1.1.4011Apport des neurosciences (mémoire organe)

Les sciences du cerveau nous procurent deux types de description et d'explication du fonctionnement de la mémoire. La neuro-anatomie décrit les ensembles neuronaux impliqués dans la fonction mnésique et la physiologie et la neurochimie permettent de comprendre le fonctionnement des cellules nerveuses et les relations entre neurones qui, dans la grande majorité, sont d’ordre chimique (neurotransmetteurs). Il est incertain que la connaissance du fonctionnement d’une cellule puisse réellement nous renseigner sur le fonctionnement global de la mémoire. De même, n'est-il pas superflu de préciser que les activités cognitives en général et la mémorisation en particulier font intervenir l’ensemble des régions cérébrales par le biais de réseaux très denses de milliards de cellules (Changeux, 1983) ? On ne peut donc pas réduire la cognition à l’aspect purement physique du cerveau.

De plus, soulignons qu’il n’existe pas dans le cerveau de zone précise où les souvenirs seraient “rangés”, comme dans un ordinateur ou une bibliothèque (Lazorthes, 1988). Les zones impliquées dans l'acquisition, la consolidation et la récupération des informations semblent d’ailleurs être totalement indépendantes des éventuels lieux de stockage (Squire, 1982). Entendons par lieux de stockage d’immenses réseaux de neurones activés simultanément dans les régions qui sont responsables de la perception et de la motricité et dans les zones associatives, responsables de l'intégration de différents types de données (Damasio, 1989). De ce point de vue, les souvenirs, en tant qu'expériences subjectives relatives à un moment du passé, sont plutôt considérés comme distribués dans l'ensemble du cerveau (Changeux, 1983 ; Frégnac, 1988). En fait, Squire (1986) déclare que « ‘la mémoire est localisée dans le sens où des systèmes mnésiques particuliers représentent des aspects spécifiques de chaque événements, et elle est distribuée dans le sens où plusieurs systèmes participent à la représentation de l'événement dans sa globalité’» (p.1613).
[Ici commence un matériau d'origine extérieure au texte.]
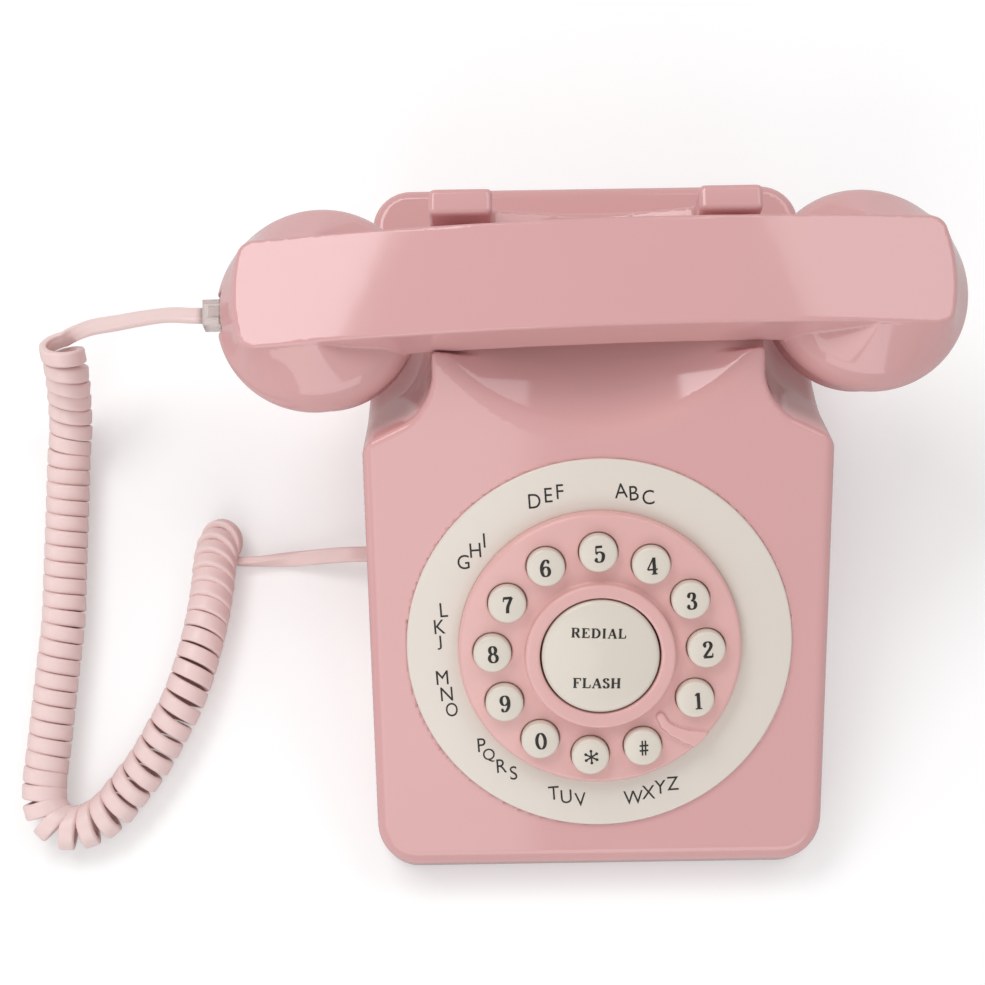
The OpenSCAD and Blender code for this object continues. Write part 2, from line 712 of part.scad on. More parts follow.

Dans cette partie sur l'apport des neurosciences pour la compréhension de la mémoire humaine, nous donnerons quelques indications, si minimes soient-elles, des principes de fonctionnement du neurone et des interconnexions neuronales. Ces données peuvent effectivement servir de base pour l'évaluation de la vraisemblance neurochimique des modèles psychologiques, et éventuellement, de support et de contrainte dans l'élaboration de nouveaux modèles (Richard, 1990c). Nous décrirons brièvement les troubles de mémoire liés à la destruction de certaines structures cérébrales puis soulignerons l'apport de la neuropsychologie15 dans la compréhension de la mémoire normale, à la fois par l'étude des patients cérébrolésés et par des travaux réalisés sur des sujets normaux.

Notes
15.

La neuropsychologie est à la fois une discipline des neurosciences en ce qu'elle s'intéresse aux rôles des structures cérébrales dans le fonctionnement cognitif (localisations cérébrales des fonctions mentales) et une discipline de la psychologie cognitive, en ce qu'elle applique les modèles de la psychologie à l'étude des patients cérébro-lésés. Une lésion se traduit par la détérioration d'un processus de traitement de l'information (Hécaen, 1972 ; Signoret ; Squire, 1986).